■ TASK TO CARRY OUT ■
Only the lines from the start of the material through the line containing "return Spline(*[(pad_half_width(y), y)" are to be extracted, exactly as they appear.

■ INFORMATION PROVIDED ■
+---+
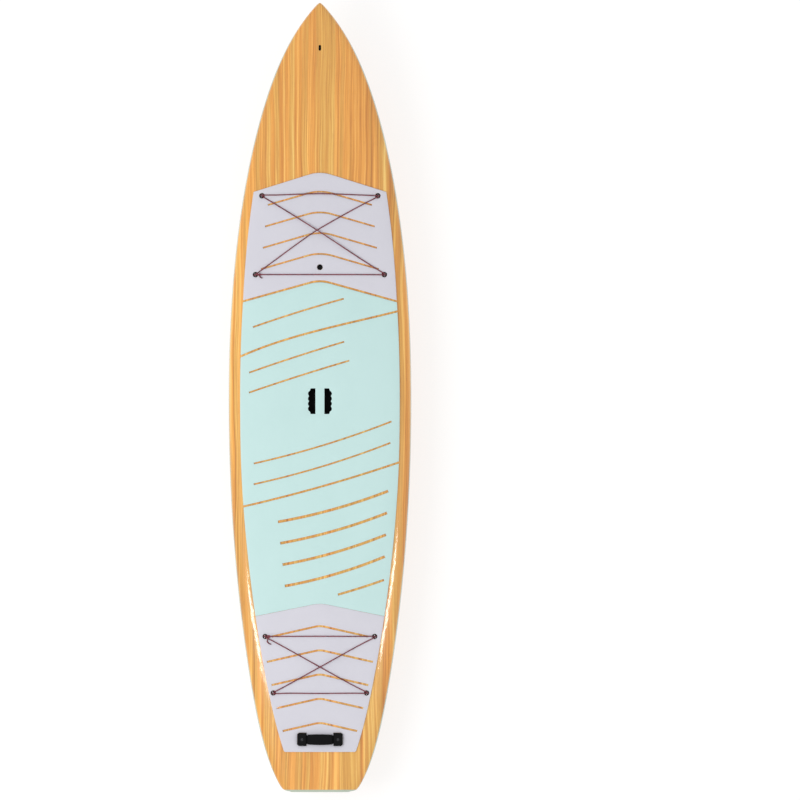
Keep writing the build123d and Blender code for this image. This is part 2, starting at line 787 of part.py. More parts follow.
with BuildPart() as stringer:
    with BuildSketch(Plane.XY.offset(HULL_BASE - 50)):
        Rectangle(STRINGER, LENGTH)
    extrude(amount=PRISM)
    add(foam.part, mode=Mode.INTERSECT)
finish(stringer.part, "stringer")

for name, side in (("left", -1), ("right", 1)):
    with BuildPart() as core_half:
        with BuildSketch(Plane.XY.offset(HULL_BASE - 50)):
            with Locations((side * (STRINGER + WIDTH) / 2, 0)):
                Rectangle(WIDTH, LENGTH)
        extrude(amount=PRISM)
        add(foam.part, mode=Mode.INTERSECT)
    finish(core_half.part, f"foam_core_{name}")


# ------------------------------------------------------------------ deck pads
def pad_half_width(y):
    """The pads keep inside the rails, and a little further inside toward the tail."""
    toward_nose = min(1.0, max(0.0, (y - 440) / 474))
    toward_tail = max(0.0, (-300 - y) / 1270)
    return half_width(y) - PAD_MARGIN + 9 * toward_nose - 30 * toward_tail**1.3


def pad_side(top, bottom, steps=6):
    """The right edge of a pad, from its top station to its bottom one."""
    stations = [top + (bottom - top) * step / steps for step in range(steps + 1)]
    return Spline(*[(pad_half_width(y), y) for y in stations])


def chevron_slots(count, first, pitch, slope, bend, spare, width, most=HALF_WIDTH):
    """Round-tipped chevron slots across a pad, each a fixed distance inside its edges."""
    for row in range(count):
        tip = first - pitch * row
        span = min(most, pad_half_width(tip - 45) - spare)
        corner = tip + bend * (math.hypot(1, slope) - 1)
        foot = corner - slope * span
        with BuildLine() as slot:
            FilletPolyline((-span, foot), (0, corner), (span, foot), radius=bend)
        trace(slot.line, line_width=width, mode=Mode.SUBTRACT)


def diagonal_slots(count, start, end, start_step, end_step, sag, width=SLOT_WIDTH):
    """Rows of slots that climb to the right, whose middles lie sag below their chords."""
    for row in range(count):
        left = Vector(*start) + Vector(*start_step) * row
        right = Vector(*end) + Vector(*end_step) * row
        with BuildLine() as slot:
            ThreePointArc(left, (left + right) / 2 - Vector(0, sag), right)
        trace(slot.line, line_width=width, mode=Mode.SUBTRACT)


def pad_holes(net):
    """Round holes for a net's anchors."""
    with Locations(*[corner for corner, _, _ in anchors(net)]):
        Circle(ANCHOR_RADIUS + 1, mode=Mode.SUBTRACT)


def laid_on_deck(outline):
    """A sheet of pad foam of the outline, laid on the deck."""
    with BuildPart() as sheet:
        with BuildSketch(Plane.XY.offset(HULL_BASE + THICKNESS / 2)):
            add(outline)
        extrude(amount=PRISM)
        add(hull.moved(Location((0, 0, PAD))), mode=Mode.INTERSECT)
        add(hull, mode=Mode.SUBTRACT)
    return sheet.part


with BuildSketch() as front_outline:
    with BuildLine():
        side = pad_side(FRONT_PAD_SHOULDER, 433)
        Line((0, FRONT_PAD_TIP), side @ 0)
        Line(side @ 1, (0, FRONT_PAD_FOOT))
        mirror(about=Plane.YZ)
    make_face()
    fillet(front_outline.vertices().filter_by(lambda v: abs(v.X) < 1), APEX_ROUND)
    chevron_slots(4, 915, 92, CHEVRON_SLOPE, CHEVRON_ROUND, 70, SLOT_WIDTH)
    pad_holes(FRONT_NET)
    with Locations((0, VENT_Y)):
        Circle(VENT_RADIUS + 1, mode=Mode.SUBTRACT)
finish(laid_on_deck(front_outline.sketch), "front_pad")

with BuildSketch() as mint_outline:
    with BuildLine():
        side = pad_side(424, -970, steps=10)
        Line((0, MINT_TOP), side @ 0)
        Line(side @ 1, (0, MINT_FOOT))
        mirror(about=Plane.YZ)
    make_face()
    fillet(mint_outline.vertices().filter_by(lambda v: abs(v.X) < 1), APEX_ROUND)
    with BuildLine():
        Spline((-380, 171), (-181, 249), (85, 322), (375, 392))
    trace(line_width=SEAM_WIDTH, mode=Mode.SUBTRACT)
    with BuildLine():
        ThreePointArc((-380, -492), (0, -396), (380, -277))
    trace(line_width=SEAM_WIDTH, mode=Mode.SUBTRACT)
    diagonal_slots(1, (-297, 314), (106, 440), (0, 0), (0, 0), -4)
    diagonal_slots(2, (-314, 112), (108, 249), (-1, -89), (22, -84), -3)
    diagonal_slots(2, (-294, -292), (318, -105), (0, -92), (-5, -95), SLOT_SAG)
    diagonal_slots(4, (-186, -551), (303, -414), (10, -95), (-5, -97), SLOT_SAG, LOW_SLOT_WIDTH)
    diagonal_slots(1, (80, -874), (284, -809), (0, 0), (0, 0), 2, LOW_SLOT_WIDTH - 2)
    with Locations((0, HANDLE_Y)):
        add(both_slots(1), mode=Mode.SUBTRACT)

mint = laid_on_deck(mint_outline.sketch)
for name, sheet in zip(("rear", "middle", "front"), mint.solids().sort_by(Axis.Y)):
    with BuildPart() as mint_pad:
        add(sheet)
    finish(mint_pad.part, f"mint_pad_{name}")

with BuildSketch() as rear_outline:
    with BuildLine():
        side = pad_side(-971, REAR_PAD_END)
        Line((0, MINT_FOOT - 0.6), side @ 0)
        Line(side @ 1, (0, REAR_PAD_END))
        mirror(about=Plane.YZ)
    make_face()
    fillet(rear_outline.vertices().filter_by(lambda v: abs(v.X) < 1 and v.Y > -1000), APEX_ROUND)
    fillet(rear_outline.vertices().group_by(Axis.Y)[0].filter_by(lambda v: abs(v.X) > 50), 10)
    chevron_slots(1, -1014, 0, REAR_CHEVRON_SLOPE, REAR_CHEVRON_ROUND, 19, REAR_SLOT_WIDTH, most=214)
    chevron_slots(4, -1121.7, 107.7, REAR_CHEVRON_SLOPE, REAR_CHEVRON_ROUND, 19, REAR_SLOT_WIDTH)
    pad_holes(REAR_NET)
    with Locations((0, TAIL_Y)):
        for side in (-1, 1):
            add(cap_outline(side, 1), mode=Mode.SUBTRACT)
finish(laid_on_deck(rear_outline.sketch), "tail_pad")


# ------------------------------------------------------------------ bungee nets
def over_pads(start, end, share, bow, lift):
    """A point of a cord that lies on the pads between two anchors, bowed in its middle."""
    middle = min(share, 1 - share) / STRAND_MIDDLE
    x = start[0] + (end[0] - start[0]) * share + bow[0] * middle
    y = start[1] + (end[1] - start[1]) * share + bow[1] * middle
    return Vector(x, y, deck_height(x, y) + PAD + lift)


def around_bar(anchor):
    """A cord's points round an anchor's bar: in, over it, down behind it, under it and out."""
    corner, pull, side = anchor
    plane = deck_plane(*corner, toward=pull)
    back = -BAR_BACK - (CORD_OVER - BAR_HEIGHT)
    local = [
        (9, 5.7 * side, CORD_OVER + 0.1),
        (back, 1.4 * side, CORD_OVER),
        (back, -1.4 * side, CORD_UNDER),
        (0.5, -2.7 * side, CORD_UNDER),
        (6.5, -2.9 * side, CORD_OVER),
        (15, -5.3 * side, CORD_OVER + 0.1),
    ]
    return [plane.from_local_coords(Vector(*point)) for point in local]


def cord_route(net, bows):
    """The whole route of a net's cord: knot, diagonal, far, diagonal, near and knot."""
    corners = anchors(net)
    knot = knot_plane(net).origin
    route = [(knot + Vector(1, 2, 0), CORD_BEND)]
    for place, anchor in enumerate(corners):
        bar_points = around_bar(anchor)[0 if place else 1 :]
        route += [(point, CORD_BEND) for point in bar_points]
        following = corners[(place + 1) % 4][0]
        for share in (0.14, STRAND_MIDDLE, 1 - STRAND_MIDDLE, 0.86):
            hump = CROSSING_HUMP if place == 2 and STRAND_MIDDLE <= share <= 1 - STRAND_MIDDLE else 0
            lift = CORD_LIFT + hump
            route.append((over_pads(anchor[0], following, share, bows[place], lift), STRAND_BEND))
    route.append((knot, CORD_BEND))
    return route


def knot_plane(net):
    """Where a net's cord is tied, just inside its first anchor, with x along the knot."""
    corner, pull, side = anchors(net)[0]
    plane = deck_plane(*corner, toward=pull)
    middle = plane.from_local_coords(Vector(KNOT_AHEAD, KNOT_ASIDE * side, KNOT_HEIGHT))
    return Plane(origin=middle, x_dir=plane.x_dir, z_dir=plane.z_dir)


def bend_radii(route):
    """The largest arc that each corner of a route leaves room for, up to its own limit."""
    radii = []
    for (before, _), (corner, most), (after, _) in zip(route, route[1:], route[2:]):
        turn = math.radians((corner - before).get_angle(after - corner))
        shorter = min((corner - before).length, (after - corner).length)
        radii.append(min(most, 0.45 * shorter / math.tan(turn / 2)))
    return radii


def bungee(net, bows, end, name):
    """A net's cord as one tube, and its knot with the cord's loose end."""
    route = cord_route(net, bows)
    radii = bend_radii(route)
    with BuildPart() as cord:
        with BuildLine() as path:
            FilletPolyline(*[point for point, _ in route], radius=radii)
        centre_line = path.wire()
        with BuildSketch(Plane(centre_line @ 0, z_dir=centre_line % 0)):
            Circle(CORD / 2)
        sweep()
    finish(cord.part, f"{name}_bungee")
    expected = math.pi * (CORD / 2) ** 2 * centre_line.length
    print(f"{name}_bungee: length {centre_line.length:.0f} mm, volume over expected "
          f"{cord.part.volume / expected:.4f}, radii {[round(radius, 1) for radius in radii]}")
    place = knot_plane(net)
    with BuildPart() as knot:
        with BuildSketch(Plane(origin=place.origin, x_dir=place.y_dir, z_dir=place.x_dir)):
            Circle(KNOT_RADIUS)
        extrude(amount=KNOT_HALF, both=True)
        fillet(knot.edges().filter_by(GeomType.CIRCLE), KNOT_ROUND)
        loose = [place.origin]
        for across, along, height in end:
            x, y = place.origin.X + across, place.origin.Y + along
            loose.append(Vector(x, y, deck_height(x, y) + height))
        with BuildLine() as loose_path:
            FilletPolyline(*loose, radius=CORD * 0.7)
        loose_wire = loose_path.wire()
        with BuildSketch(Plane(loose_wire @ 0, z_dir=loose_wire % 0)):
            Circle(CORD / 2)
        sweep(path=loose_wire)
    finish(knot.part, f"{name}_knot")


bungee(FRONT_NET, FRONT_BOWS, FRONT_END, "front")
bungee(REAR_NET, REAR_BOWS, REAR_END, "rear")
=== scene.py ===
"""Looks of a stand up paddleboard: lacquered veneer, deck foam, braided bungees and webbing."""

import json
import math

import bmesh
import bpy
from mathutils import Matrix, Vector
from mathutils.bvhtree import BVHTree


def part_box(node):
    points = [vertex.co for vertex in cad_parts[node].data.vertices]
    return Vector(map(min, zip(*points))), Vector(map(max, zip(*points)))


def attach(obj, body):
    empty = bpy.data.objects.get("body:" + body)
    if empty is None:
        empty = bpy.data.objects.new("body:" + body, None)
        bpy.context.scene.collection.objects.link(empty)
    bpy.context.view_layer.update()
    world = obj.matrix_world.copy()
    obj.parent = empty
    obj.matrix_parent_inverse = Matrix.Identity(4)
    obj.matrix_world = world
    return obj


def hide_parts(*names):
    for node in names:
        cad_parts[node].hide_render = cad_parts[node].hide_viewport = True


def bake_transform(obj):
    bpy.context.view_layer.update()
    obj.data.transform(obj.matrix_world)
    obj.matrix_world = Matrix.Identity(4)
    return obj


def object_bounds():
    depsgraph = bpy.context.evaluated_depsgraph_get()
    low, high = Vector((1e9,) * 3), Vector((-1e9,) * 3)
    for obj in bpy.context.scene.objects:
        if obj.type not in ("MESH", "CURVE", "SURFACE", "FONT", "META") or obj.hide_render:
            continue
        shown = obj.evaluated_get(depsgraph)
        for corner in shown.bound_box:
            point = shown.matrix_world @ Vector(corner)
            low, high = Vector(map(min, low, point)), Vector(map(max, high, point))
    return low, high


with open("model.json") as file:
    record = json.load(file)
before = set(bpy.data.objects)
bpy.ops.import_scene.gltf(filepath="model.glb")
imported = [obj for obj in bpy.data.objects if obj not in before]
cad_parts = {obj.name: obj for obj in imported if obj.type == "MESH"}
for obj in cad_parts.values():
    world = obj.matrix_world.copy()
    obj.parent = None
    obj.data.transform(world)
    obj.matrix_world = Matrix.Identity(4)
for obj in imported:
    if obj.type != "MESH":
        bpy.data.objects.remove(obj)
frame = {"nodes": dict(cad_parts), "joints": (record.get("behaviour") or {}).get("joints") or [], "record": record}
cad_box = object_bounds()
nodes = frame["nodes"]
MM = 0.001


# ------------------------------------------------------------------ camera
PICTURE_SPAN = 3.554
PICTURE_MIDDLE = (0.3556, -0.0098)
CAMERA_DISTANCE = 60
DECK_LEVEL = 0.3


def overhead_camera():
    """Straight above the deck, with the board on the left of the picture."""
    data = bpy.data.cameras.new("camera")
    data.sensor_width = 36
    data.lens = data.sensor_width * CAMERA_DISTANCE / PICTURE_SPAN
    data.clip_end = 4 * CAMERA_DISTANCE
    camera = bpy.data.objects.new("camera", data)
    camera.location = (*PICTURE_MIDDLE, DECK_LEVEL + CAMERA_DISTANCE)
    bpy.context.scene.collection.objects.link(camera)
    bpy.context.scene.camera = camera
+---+
■ SOLUTION FOR THIS EXERCISE ■
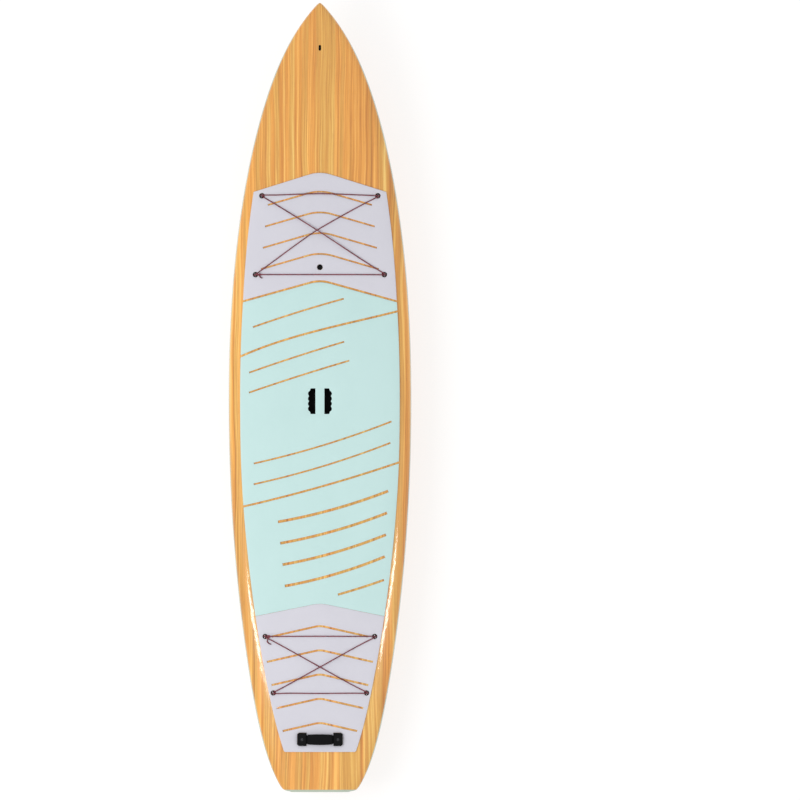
Keep writing the build123d and Blender code for this image. This is part 2, starting at line 787 of part.py. More parts follow.
with BuildPart() as stringer:
    with BuildSketch(Plane.XY.offset(HULL_BASE - 50)):
        Rectangle(STRINGER, LENGTH)
    extrude(amount=PRISM)
    add(foam.part, mode=Mode.INTERSECT)
finish(stringer.part, "stringer")

for name, side in (("left", -1), ("right", 1)):
    with BuildPart() as core_half:
        with BuildSketch(Plane.XY.offset(HULL_BASE - 50)):
            with Locations((side * (STRINGER + WIDTH) / 2, 0)):
                Rectangle(WIDTH, LENGTH)
        extrude(amount=PRISM)
        add(foam.part, mode=Mode.INTERSECT)
    finish(core_half.part, f"foam_core_{name}")


# ------------------------------------------------------------------ deck pads
def pad_half_width(y):
    """The pads keep inside the rails, and a little further inside toward the tail."""
    toward_nose = min(1.0, max(0.0, (y - 440) / 474))
    toward_tail = max(0.0, (-300 - y) / 1270)
    return half_width(y) - PAD_MARGIN + 9 * toward_nose - 30 * toward_tail**1.3


def pad_side(top, bottom, steps=6):
    """The right edge of a pad, from its top station to its bottom one."""
    stations = [top + (bottom - top) * step / steps for step in range(steps + 1)]
    return Spline(*[(pad_half_width(y), y) for y in stations])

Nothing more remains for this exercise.